Salah satu kesenangan perempuan adalah dimanjakan dan dilayani. Mau diakui atau tidak, hal ini sudah mendarah daging di ummat ini. Dalam berbagai kegiatan ingin selalu tidak direpotkan. Menganggap apa-apa yang ‘sedikit berusaha’ adalah pekerjaan laki-laki. Padahal di waktu yang sama mengagung-agungkan toleransi dan emansipasi.
Sebut saja pada saat kuliah dikelas dan kebetulan AC-nya mati. Bukankah mengambil remote AC bukan pekerjaan yang sulit. Hanya tinggal berjalan ke admin atau tata usaha fakultas, meminjam remote AC, lalu kembali ke kelas dan menyalakan AC. Mudah dan tidak ribet. Namun seberapa seirng kita sebagai perempuan secara reflek berkata, “Eh, yang laki-laki dong pinjam remote AC”. Padahal di waktu yang sama para laki-laki sedang mempersiapkan LCD untuk presentasi.
Tidak hanya itu, pada kelas masyarakat tertentu saya pernah menemukan seorang perempuan yang tanpa ragu-ragu berkata pada teman laki-laki disebelahnya,
“Eh, kupasin jeruknya dong. Lengket nih ditangan.”
Hanya sekedar lengket saja lantas merasa berhak untuk dilayani. Contoh lain lagi, coba tengok ada berapa perempuan yang tidak mau belajar memasang selang kompor gas ke tabung gas. Mengandalkan suami, bapak, atau penjual gas untuk memasangkan. Bukankah itu hal yang sangat sepele dan bisa dipelajari?
Mari kita ambil kaca-kaca dari sejarah. Dari kisah Ibunda Khadijah RA, seorang perempuan yang piawai dalam bisnis. Menjadi saudagar yang sukses pada masanya. Mendampingi Rasulullah SAW di masa terberat dakwahnya. Menguatkan Rasul saat Rasulullah butuh dikuatkan. Menyelimuti Rasul saat beliau menggigil setelah menerima wahyu.
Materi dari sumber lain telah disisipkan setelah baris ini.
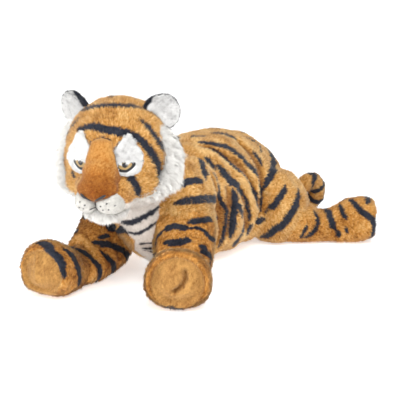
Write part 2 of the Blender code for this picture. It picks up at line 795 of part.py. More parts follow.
def panel_mesh(extra):
    """A long wedge that parts the pale panel from the back: low at the rump, high at the chest."""
    wide = BELLY_PANEL_HALF_WIDTH + extra
    front = CHEST_FRONT - OVERRUN
    rear = CHEST_FRONT + TRUNK_LENGTH + OVERRUN
    chest = BELLY_PANEL_CHEST + extra
    rump = BELLY_PANEL_RUMP + extra
    bm = bmesh.new()
    corners = []
    for y, top in ((front, chest), (rear, rump)):
        corners.append([bm.verts.new((x, y, z)) for x, z in (
            (-wide, -OVERRUN), (wide, -OVERRUN), (wide, top), (-wide, top))])
    bm.faces.new(corners[0])
    bm.faces.new(corners[1])
    bridge(bm, corners)
    bmesh.ops.recalc_face_normals(bm, faces=bm.faces)
    return bm


def socket_forms():
    """The hollows in the trunk for the neck, the legs and the tail."""
    yield "neck_socket", ball_socket(neck_middle(), NECK_RADIUS, "Y")
    for side, sign in (("left", 1), ("right", -1)):
        yield side + "_shoulder_socket", leg_socket(
            FRONT_ROOT_SIDE * sign, FRONT_ROOT_BACK, FRONT_ROOT_HEIGHT, FRONT_ROOT_RADIUS,
            FRONT_ROOT_HALF_HEIGHT)
        yield side + "_hip_socket", leg_socket(
            HIND_ROOT_SIDE * sign, HIND_ROOT_BACK, HIND_ROOT_HEIGHT, HIND_ROOT_RADIUS,
            HIND_ROOT_HALF_HEIGHT)
    yield "tail_socket", ball_socket(Vector((0, TAIL_ROOT_BACK, TAIL_ROOT_HEIGHT)),
                                     TAIL_ROOT_RADIUS)


def shoulder_rooms():
    """Room in the chest for each front leg at the inner end of its swing."""
    for name, leg, root, heading in leg_forms():
        if name.endswith("front"):
            inward = math.radians(FRONT_INWARD_DEG)
            if root.x > 0:
                inward = -inward
            swing = Matrix.Rotation(inward, 3, "Z")
            yield name + "_room", turned(leg.moved_in(-SEAM_GAP).mesh(), swing, root)


def build_neck(finishes):
    """The neck: a stuffed ball in a fabric sleeve, on which the head turns and nods."""
    outer = egg(neck_middle(), (NECK_RADIUS,) * 6, NECK_SIDES, NECK_RINGS, "Y")
    lining = outer.moved_in(PILE_FABRIC)
    filling = outer.moved_in(PILE_FABRIC + SEWN_GAP)
    add_object("neck_cover", sleeve_mesh(outer, lining, 1, len(outer.rings) - 1),
               finishes["plush"], neck_middle())
    add_object("neck_filling", filling.mesh(), finishes["filling"], neck_middle())


def build_head(finishes):
    """Head cover and filling, then every sewn piece of the face."""
    outer = head_form()
    cover = head_piece("head_cover", outer.mesh(), finishes["plush"])
    cut(cover, head_cutter("head_hollow", outer.moved_in(PILE_FABRIC).mesh()))
    filling = head_piece("head_filling", outer.moved_in(PILE_FABRIC + SEWN_GAP).mesh(),
                         finishes["filling"])
    for thing in (cover, filling):
        cut(thing, bpy.data.objects["neck_socket"])
    skin = head_cutter("head_room", outer.moved_in(-SEWN_GAP).mesh())
    middle = Vector((0, HEAD_BACK, HEAD_HEIGHT))
    nose = bridge_form()
    bridge_piece = head_piece("nose_bridge", nose.mesh(), finishes["nose"])
    cut(bridge_piece, skin)
    nose_room = head_cutter("nose_room", nose.moved_in(-SEWN_GAP).mesh())
    pads = []
    for side, sign in (("left", 1), ("right", -1)):
        radii = [MUZZLE_HALF_WIDTH] * 2 + [MUZZLE_HALF_DEPTH] * 2 + [MUZZLE_HALF_HEIGHT] * 2
        radii[0 if sign > 0 else 1] = MUZZLE_SIDE - SEWN_GAP / 2
        place = middle + Vector((MUZZLE_SIDE * sign, -MUZZLE_REACH, -MUZZLE_DROP))
        form = egg(place, radii, PAD_SIDES, PAD_RINGS)
        pad = head_piece(side + "_muzzle", form.mesh(), finishes["white"])
        cut(pad, skin)
        cut(pad, nose_room)
        pads.append(head_cutter(side + "_muzzle_room", form.moved_in(-SEWN_GAP).mesh()))
    place = middle + Vector((0, -CHIN_REACH, -CHIN_DROP))
    chin_radii = [CHIN_HALF_WIDTH] * 2 + [CHIN_HALF_DEPTH] * 2 + [CHIN_HALF_HEIGHT] * 2
    chin_shape = egg(place, chin_radii, PAD_SIDES, PAD_RINGS)
    chin = head_piece("chin_panel", chin_shape.mesh(), finishes["white"])
    chin_room = head_cutter("chin_room", chin_shape.moved_in(-SEWN_GAP).mesh())
    for cutter in [skin, nose_room] + pads:
        cut(chin, cutter)
    for side, sign in (("left", 1), ("right", -1)):
        ruff = head_piece(side + "_ruff", ruff_form(sign).mesh(), finishes["white"])
        for cutter in [skin, chin_room] + pads:
            cut(ruff, cutter)
        build_eye(side, sign, finishes, nose_room)
        build_ear(side, sign, finishes, outer.moved_in(-SEWN_GAP))


def build_eye(side, sign, finishes, nose_room):
    """The white patch with its stitched iris, pupil and lower lid, each over the last."""
    place = EYE_SIDE * sign
    lift = 2 * SEWN_GAP
    patch = head_piece(side + "_eye_patch",
                       sewn_on_head(place, EYE_RISE, teardrop, lift, PILE_FABRIC),
                       finishes["white"])
    cut(patch, nose_room)
    lift += PILE_FABRIC + SEWN_GAP
    iris = lens_outline(IRIS_HALF_WIDTH, IRIS_HALF_HEIGHT)
    head_piece(side + "_iris", sewn_on_head(place, EYE_RISE, iris, lift, STITCH_THICKNESS),
               finishes["iris"])
    lower = EYE_RISE - IRIS_HALF_HEIGHT - LID_SAG / 2
    head_piece(side + "_lid", lid_mesh(place, lower, lift), finishes["stripe"])
    lift += STITCH_THICKNESS + SEWN_GAP
    pupil = lens_outline(PUPIL_RADIUS, PUPIL_RADIUS)
    head_piece(side + "_pupil", sewn_on_head(place, EYE_RISE + PUPIL_RADIUS / 3, pupil, lift,
                                             STITCH_THICKNESS, PUPIL_SIDES), finishes["stripe"])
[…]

Atau dari kisah Ummu Sulaim yang meminta mahar keislaman dari orang yang datang kepadanya. Tidak ada keraguan. Islam atau tidak sama sekali. Sebab tidak pantas laki-laki yang tidak beriman bersanding dengan perempuan yang beriman.
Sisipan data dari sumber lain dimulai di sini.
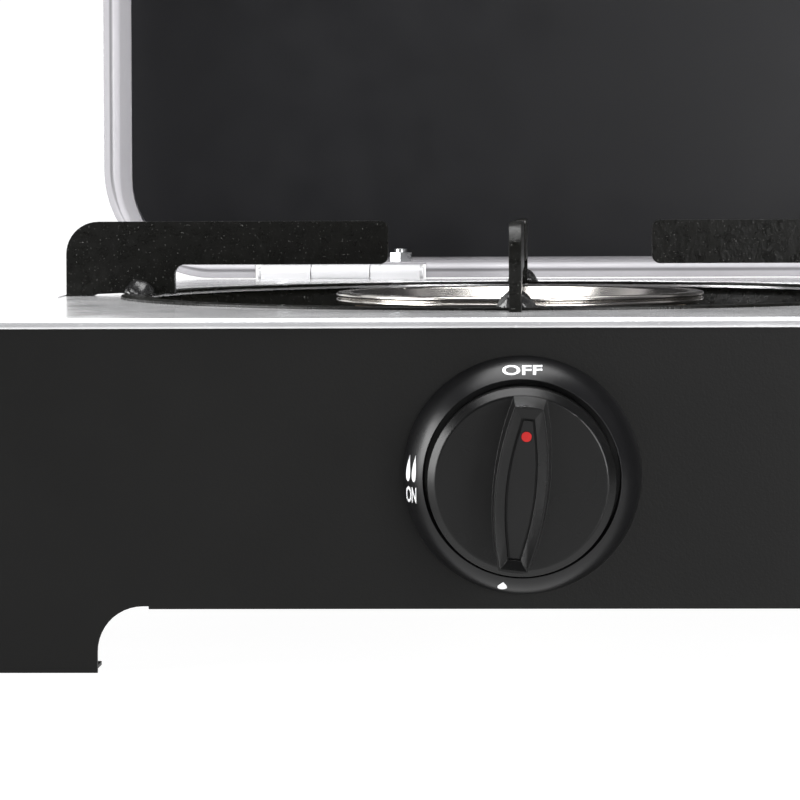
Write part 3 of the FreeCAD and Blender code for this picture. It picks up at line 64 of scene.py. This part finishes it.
IMAGE_SIZE = 800
FOCAL_PIXELS = 2560
SENSOR = 36.0                       # mm
CAMERA_PLACE = Vector((-0.1267, -0.6909, 0.0988))
CAMERA_YAW = math.radians(1.0)      # to the left
CAMERA_PITCH = math.radians(1.0)    # down
CAMERA_ROLL = -0.0036               # radians
CLIP_START = 0.01
# where a line straight to the rear ends in the picture, in pixels from its top left corner
FORWARD_X, FORWARD_Y = 542.9, 207.3

# The surroundings' light: how far to the rear a direction points, from 0 to 1, and its colour
WORLD_FRONT = 0.55, (0.1, 0.1, 0.11, 1)
WORLD_BACK = 0.85, (1.1, 1.1, 1.1, 1)


def make_camera():
    data = bpy.data.cameras.new("camera")
    data.sensor_width = SENSOR
    data.lens = FOCAL_PIXELS * SENSOR / IMAGE_SIZE
    centre_x = FORWARD_X - FOCAL_PIXELS * math.tan(CAMERA_YAW)
    centre_y = FORWARD_Y + FOCAL_PIXELS * math.tan(CAMERA_PITCH)
    data.shift_x = 0.5 - centre_x / IMAGE_SIZE
    data.shift_y = centre_y / IMAGE_SIZE - 0.5
    data.clip_start = CLIP_START
    camera = bpy.data.objects.new("camera", data)
    turn = (
        Matrix.Rotation(CAMERA_YAW, 4, "Z")
        @ Matrix.Rotation(math.pi / 2 - CAMERA_PITCH, 4, "X")
        @ Matrix.Rotation(CAMERA_ROLL, 4, "Z")
    )
    camera.matrix_world = Matrix.Translation(CAMERA_PLACE) @ turn
    bpy.context.scene.collection.objects.link(camera)
    bpy.context.scene.camera = camera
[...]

Masihkah juga kisah diatas belum bisa membuat kita berhenti untuk menjadi perempuan-peremouan manja yang ingin dilayani? Ingatlah Nailah binti Al-Farafishah istri dari khalifah Ustman bin Affan. Dialah wanita cantik nan pandai yang membela suaminya saat ada pemberontak menerobos dan menyerang Utsman bin Affan yang saat itu sedang memegang mushaf. Jari-jari Nailah terputus saat merebut pedang dari pemberontak.
Dari perempuan mulia diatas, adakah kita temukan cerminan mental ingin dilayani? Dari Ibunda Khadijah RA kita belajar tentang kemandirian, sedang dari Ummu Sulaim kita belajar menjadi perempuan yang berpendirian dan tidak mudah goyah. Lalu dari Nailah kita belajar tentang keberanian. Adakah sikap manja itu diwariskan dari sejarah islam?
Maka bila kini kita muslimah yang begitu manja ingin dilayani ini itu tanpa mau belajar, sebenarnya kepada siapakah kita berkaca? Benarkah para shahabiyah Nabi sudah menjadi idola yang menjadi sarana celupan Allah atas kita?